Ingredients

  • 750 g kumara (orange sweet potato, peeled and cut into 2cm pieces)
  • 1 teaspoon reduced fat margarine (spread)
  • 2 tablespoons low-fat milk (Warmed)
  • 2 teaspoons olive oil
  • 1 brown onion (medium cut into wedges)
  • 250 g zucchini (cut into cubes)
  • 250 g yellow squash (quartered)
  • 250 g cherry tomatoes (halved)
  • 4 (10 g) lamb leg steaks (trimmed of fat)

Method

  • Place kumara in a covered microwave safe dish and cook on high (100%) for 10 minutes or until tender.
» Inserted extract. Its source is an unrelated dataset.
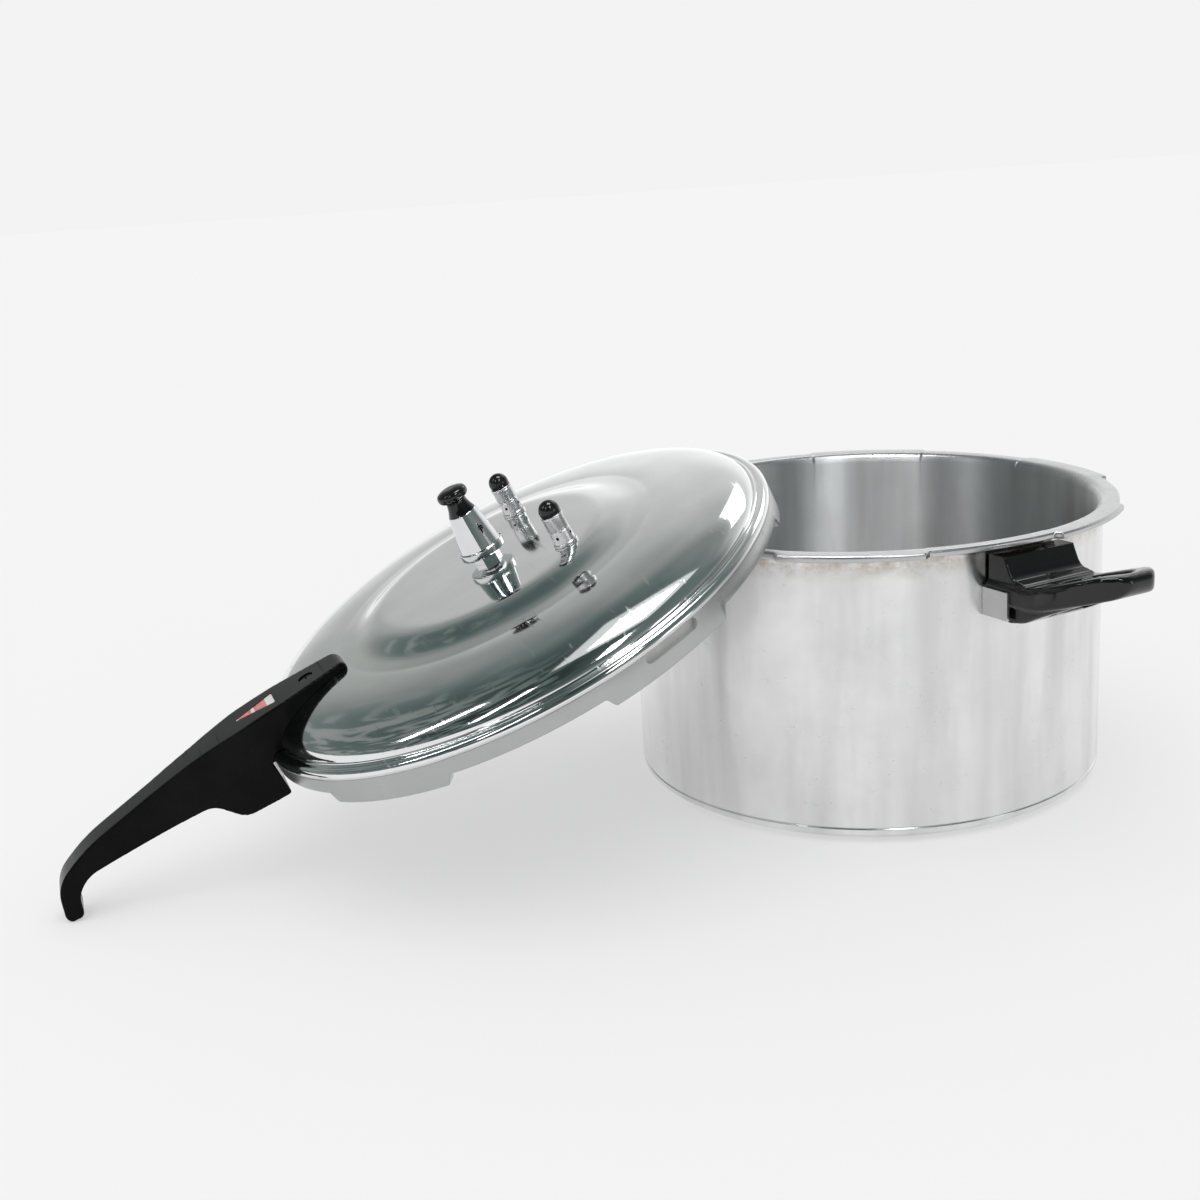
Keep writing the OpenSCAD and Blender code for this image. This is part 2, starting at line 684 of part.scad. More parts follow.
module valve_b_cap() { color("dimgray") at_valve(-1) valve_cap(); }

// ---------- Regulator weight ----------

// The loose core that closes the vent pipe: a flanged pin with a pointed end
module weight_core() {
    color("silver") lid_frame() {
        translate([0, 0, core_floor]) cylinder(r = vent_r - 0.6, h = 1.5, $fn = 64);
        translate([0, 0, core_floor - 1.2])
            cylinder(r1 = vent_bore_r - 0.6, r2 = vent_bore_r + 0.6, h = 1.21, $fn = 48);
        translate([0, 0, core_floor + 1.5]) cylinder(r = core_r - 1.4, h = core_h - 1.5, $fn = 48);
    }
}

module weight_body() {
    seat = core_floor + 1.5 + run_gap;
    color("silver") lid_frame() difference() {
        rotate_extrude() polygon([
            [0, weight_z], [weight_r - 0.6, weight_z], [weight_r, weight_z + 0.8],
            [weight_r, weight_z + foot_h - 0.6], [weight_r - 0.5, weight_z + foot_h],
            [weight_r - 1, weight_z + foot_h + 0.3], [cone_top_r, weight_top], [0, weight_top]
        ]);
        translate([0, 0, weight_z - past]) cylinder(r = socket_r, h = seat - weight_z + past, $fn = 64);
        translate([0, 0, seat - past])
            cylinder(r = core_r - 1.4 + run_gap, h = core_h + past, $fn = 48);
        for (i = [0:2]) rotate([0, 0, 120 * i + 50]) translate([0, 0, seat - 2]) rotate([0, 90, 0])
            cylinder(r = 1.4, h = weight_r + past, $fn = 32);
    }
}

module weight_knob() {
    z1 = weight_top;
    z2 = weight_top + neck_h;
    color("dimgray") lid_frame() rotate_extrude() polygon(concat(
        [[0, z1], [cone_top_r - 0.2, z1], [cone_top_r - 1.6, z1 + 3], [knob_r - 3.4, z2 - 1.5]],
        arc([knob_r - 3.4, z2 + knob_h / 2 - 1], 3.4, knob_h / 2 - 0.8, -80, 80, 12),
        [[knob_r * 0.3, z2 + knob_h - 1.3], [0, z2 + knob_h - 1]]
    ));
}

pot_body();
helper_bracket();
helper_handle();
helper_screws();
lower_bracket();
lower_handle();
lower_screws();
sealing_ring();
lid_shell();
lid_bracket();
lid_handle();
handle_label();
nose_screw();
nose_nut();
block_screws();
vent_pipe();
vent_washer();
vent_nut();
vent_filter();
valve_a_housing();
valve_a_washer();
valve_a_nut();
valve_a_spring();
valve_a_plunger();
valve_a_cap();
valve_b_housing();
valve_b_washer();
valve_b_nut();
valve_b_spring();
valve_b_plunger();
valve_b_cap();
weight_core();
weight_body();
weight_knob();
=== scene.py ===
"""Looks of the stovetop pressure cooker: camera, studio, fine meshes and procedural materials.

The CAD model is the fixed frame. The large turned and moulded pieces are rebuilt here as smooth
meshes that stand for their CAD nodes; the small hardware keeps its CAD mesh with softened edges.
Outlines are written in millimetres. Pieces of the lid are drawn level round the lid's own axis,
with height 0 at the lowest edge of the skirt, and LID leans them as the CAD does.
"""
import json
import math

import bmesh
import bpy
from mathutils import Matrix, Vector


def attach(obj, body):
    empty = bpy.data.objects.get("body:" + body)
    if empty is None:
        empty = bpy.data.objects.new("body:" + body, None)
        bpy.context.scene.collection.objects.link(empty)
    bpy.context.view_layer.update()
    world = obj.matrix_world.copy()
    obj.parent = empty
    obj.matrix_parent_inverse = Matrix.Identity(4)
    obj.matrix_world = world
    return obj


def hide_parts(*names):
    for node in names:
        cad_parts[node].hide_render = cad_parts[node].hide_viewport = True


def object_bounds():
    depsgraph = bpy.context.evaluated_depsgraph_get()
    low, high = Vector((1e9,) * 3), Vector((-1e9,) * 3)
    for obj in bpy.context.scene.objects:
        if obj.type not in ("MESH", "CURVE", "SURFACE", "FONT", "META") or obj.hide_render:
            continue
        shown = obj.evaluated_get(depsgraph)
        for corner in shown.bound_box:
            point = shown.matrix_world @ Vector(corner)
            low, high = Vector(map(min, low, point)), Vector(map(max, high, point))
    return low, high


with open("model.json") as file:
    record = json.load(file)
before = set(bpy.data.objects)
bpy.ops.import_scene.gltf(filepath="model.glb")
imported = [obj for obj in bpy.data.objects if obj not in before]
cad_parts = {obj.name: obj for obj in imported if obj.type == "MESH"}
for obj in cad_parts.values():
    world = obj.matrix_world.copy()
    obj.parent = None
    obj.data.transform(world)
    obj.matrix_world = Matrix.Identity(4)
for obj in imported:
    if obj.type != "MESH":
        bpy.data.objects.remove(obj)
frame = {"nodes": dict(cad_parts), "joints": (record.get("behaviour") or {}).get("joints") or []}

cad_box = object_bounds()
MM = 0.001

# ---------- Places taken from the frame ----------

joints = {j["name"]: j for j in frame["joints"]}
lid_up = Vector(joints["lid_turn"]["axis"]).normalized()
lid_side = Vector((0, 1, 0))
lid_fore = lid_side.cross(lid_up)
lid_axes = Matrix((lid_fore, lid_side, lid_up)).transposed()
LID = Matrix.Translation(joints["lid_turn"]["pos_m"]) @ lid_axes.to_4x4()
POT = Matrix.Identity(4)

# ---------- Sizes in millimetres, as in the CAD ----------

POT_R, POT_H, WALL, FLOOR = 140, 165.7, 3, 5
FLANGE_R, FLANGE_T, NOTCH = 152.8, 3.6, 4
LUGS, LUG_STEP, LUG_ARC, LUG_PHASE = 6, 60, 30, -2
LID_R, SKIRT_IN_R, SKIRT_H, LUG_IN_R, LUG_T = 157, 153.5, 15.5, 149, 3
LUG_GAP_H, LID_T = 5.5, 3
LID_LUG_ARC, LID_LUG_PHASE = 28, 42
CROWN_R, SHOULDER_W, SHOULDER_Z, CROWN_Z = 96, 54, 19, 37
DISC_R, STEP_W, DISC_Z = 74, 9, 43.4
STEP_SPREAD = 8  # how far the step runs out past its CAD width on both sides, to look as soft as spun metal
VALVE_X, VALVE_Y = 34, 46
SCREW_S = 119
PORT_R, SCREW_BORE_R, SCREW_HEAD_R = 5.1, 2.1, 4.2


# ---------- Outlines ----------

def arc(cx, cy, rx, ry, start, end, n):
    """n + 1 points of an elliptic arc, in degrees."""
    steps = [math.radians(start + (end - start) * i / n) for i in range(n + 1)]
    return [(cx + rx * math.cos(a), cy + ry * math.sin(a)) for a in steps]


def rounded(corners, n=5):
    """A closed outline of corners (x, y, cut), each rounded from cut before it to cut after it."""
    out = []
    for i, (x, y, cut) in enumerate(corners):
        if not cut:
            out.append((x, y))
            continue
        at = Vector((x, y))
        back = Vector(corners[i - 1][:2]) - at
        ahead = Vector(corners[(i + 1) % len(corners)][:2]) - at
        cut = min(cut, back.length * 0.48, ahead.length * 0.48)
        back.normalize()
        ahead.normalize()
        weight = math.sin(back.angle(ahead) / 2)
        for k in range(n + 1):
            t = k / n
            a, b, c = (1 - t) ** 2, 2 * t * (1 - t) * weight, t * t
            p = ((at + back * cut) * a + at * b + (at + ahead * cut) * c) / (a + b + c)
            out.append((p.x, p.y))
    return out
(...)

  • Drain and add spread and then mash and then add the milk and season with salt and pepper, mash again and then add extra milk if needed.
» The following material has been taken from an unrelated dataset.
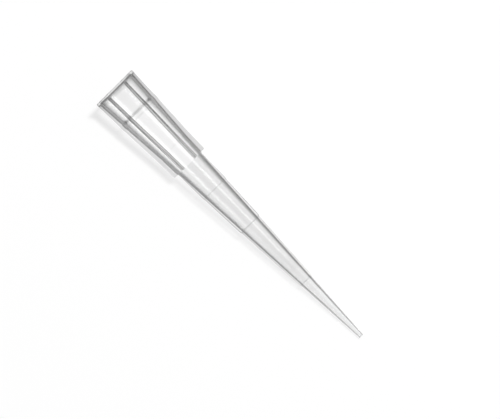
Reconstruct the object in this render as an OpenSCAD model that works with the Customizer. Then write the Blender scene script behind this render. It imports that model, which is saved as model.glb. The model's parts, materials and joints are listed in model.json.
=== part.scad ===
// Finned pipette tip of the 200 microlitre size, moulded in one piece.
// It lies as it comes to rest: on the end corners of two fins and on a ring further down.

/* [Bore] */
// Distance from the mouth to the point
tip_length = 50; // [49.5:0.1:50.5]
// Diameter of the hole at the point
orifice_d = 0.48; // [0.44:0.02:0.52]
// Outer diameter at the point
point_d = 0.68; // [0.64:0.02:0.76]
// Angle between the wall of the straight bore and its axis
bore_angle = 2.75; // [2.7:0.01:2.8]

/* [Graduations] */
// Microlitres held below the low ring
low_ul = 10; // [8:1:12]
// Outer diameter just above the low ring
low_d = 2.22; // [2.16:0.02:2.3]
// Depth of the step at the low ring
low_step = 0.1; // [0.06:0.01:0.12]
// Microlitres held below the middle ring
middle_ul = 50; // [46:1:54]
// Outer diameter just above the middle ring
middle_d = 3.7; // [3.6:0.02:3.8]
// Depth of the step at the middle ring
middle_step = 0.12; // [0.06:0.01:0.14]
// Microlitres held below the high ring
high_ul = 100; // [96:1:104]
// Outer diameter just above the high ring
high_d = 4.42; // [4.36:0.02:4.5]
// Depth of the step at the high ring
high_step = 0.07; // [0.04:0.01:0.1]

/* [Socket] */
// Bore diameter at the mouth, behind its lead-in
mouth_d = 5.48; // [5.4:0.02:5.6]
// Bore diameter where the socket's ledge begins
ledge_d = 4.92; // [4.88:0.02:5]
// Distance from the mouth to the ledge
ledge_z = 4.6; // [4:0.1:5]
// Bore diameter of the land that seals on the nozzle
land_d = 4.82; // [4.78:0.01:4.86]
// Length of the sealing land
land_h = 0.36; // [0.3:0.02:0.5]
// Distance from the mouth to the shoulder at the foot of the socket
shoulder_z = 11.9; // [11.5:0.1:12.3]

/* [Collar] */
// Outer diameter of the ring round the mouth
rim_d = 7.06; // [6.96:0.02:7.14]
// Height of the ring round the mouth
rim_h = 0.55; // [0.45:0.05:0.7]
// Outer diameter of the wall under the ring
collar_d = 6.26; // [6.2:0.02:6.4]
// Outer diameter of the wall at the ledge
waist_d = 5.78; // [5.74:0.02:5.84]
// Outer diameter of the wall at the shoulder
shoulder_d = 4.84; // [4.8:0.02:4.9]
// Outer diameter of the wall at the foot of the fins
foot_d = 4.62; // [4.58:0.02:4.68]

/* [Fins] */
// Number of fins
fin_count = 6; // [6:1:8]
// Thickness of a fin
fin_t = 0.2; // [0.16:0.02:0.3]
// Distance from the mouth to the square end of the fins
fin_end_z = 15.25; // [15:0.05:15.5]
// Diameter over the fins at the ledge
fin_waist_d = 6.76; // [6.7:0.02:6.84]
// Diameter over the fins at the shoulder
fin_shoulder_d = 6.12; // [6.08:0.02:6.2]
// Diameter over the fins at their end
fin_end_d = 5.98; // [5.96:0.02:6.04]

/* [Hidden] */

$fn = 96;
// Radius of the rounded edges of the mouth ring
rim_edge = 0.12;
// Depth of the lead-in at the mouth, which opens at 45 degrees
lead_in = 0.1;
// Height by which the ring at the ledge stands out from the wall and from the fins
bead = 0.06;
// Length of the slope at a ring, at the shoulder and at each side of the bead
slope = 0.1;
// Depth of the step at the shoulder and at the foot of the fins
shoulder_step = 0.025;
// Drop along the axis from the ledge to the land
ledge_h = 0.5;
// How far a fin starts below the surface of the mouth ring
fin_sink = 0.01;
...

  • Heat half the oil in a frying pan over medium heat and add onion, zucchini and squash and cook stirring for 7 minutes.
  • Add tomato, increase the heat to high and cook for 3 minutes or until tomato starts to collapse.
  • Preheat a chargrill over medium high heat and brush lamb steaks with the remaining oil and season with pepper.
  • Cook for 3 minutes each side for medium or until cooked to your liking.
  • Stand for 5 minutes and serve with kumara mash and onion mixture.